In discussion today with one of my very good psychologist supervisees I was discussing this topic and more explanation came to light. In the previous post I made the distinction between personality disorders and personality types. One of the key factors in the distinction is that those with what is called a personality disorder have a characterological problem.
This person has a disturbance in their basic character or sense of self. They feel wrong, bad, not right, empty or simply Not OK in their basic sense of self. As mentioned before this is only a small group of people, say around 5%. These people will report that this sense of badness is in their very bones or the cells of their body. The feeling has a somatic quality about it. They will also report that they have always felt like this, that there was never a time where they felt OK about self. In Transactional Analysis theory they feel this badness in their C1 or C0 part of the personality. Thus one can say that this persons sense of badness is experienced as ego syntonic.
Most others do not have this basic sense of badness about self. They feel a sense of basic OKness in self. Later in their development they may suffer various trauma. These can lead to painful feelings like depression and anxiety but these are not experienced as being part of their character or who they are. In this sense they are felt as ego dystonic.
One way to diagnose this is with a relatively easy therapeutic technique. A two chair situation is set up with the client in one chair as the Adult and Parent ego states and they are asked to see the young Child part of self out there in front of them. Most do this relatively easily and will see that small child part of self there.
The client is then asked what is their reaction to the Child? What do they think and feel about the Child part?
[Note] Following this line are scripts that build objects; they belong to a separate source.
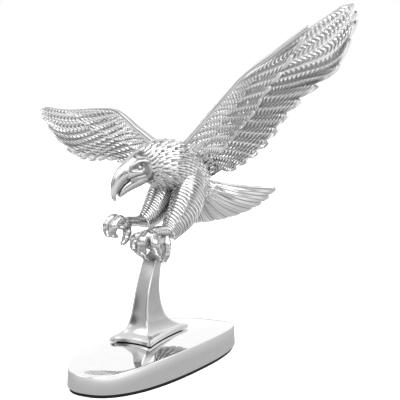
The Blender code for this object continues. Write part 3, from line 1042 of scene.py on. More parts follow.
@dataclass
class Pedestal:
    """Curved square post that flares into a thin-edged foot."""

    # height, centre y, half width in front, half width at the back, half length
    sections: tuple = (
        (9.6, -2.6, 7.9, 5.9, 14.6),
        (11.6, -2.6, 7.9, 5.9, 14.6),
        (12.1, -2.6, 7.8, 5.8, 14.4),
        (12.7, -2.7, 7.3, 5.45, 13.6),
        (13.6, -3.4, 5.5, 4.7, 11.0),
        (15.5, -4.5, 4.2, 3.8, 8.2),
        (18.3, -5.3, 3.3, 3.2, 6.2),
        (22.3, -5.8, 2.8, 2.8, 4.8),
        (26.8, -5.5, 2.6, 2.6, 3.7),
        (31.3, -4.4, 2.6, 2.6, 2.9),
        (35.8, -2.6, 2.6, 2.6, 2.3),
        (39.3, -0.8, 2.2, 2.2, 1.9),
        (42.3, 0.5, 1.5, 1.5, 1.5),
        (45.7, 1.9, 1.2, 1.2, 1.2),
    )
    centres: tuple = (0.0,) * 11 + (1.0, 2.2, 3.4)
    corner: float = 0.025
    lip: float = 1.05
    gap: float = 0.3
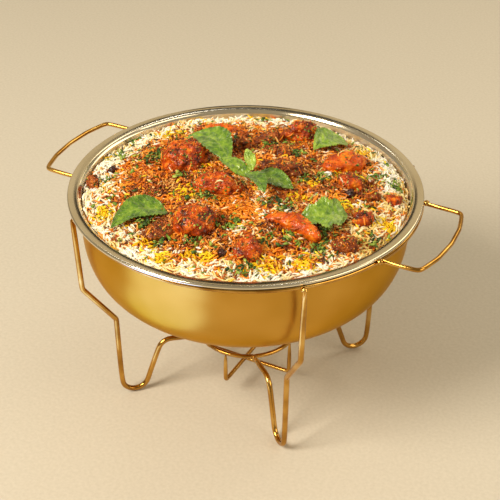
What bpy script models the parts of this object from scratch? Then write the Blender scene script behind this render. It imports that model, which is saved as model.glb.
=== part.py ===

The vast majority of people will have some kind of positive reaction to the Child. It will be sympathetic in some way and be wanting to help or assist the Child part.
There is a small group where one does not get this reaction. The person will state that there is nothing good or positive about the child and they may indeed state that the child is worthless, disgusting, just full of needs and so forth. The therapist will then hunt around a bit for any positive responses but none are found. This indicates a character problem where the person has a basic sense of dislike or worthlessness. It is this type of person who is most often diagnosed with a personality disorder. It should be noted that a person with a personality disorder may not have such a third degree impasse or character problem but if someone does then a diagnosis of personality disorder should be strongly considered.
Harriet has provided a possible example of the sort of comments one would get in such a two chair exercise as described above. She states:
" I was telling my therapist a couple of months ago that if I ran into myself as a child I would throw her under a bus. I don't like her at all. She was weird, embarrassing, had no social skills, not good at making friends, etc. "
The therapist would need to make further enquires to make sure this was the dominant attitude of the person to the Child part of their personality. If one did not find contrary attitudes of liking or sympathy for the Child then it would be tending to signifiy a third degree impasse.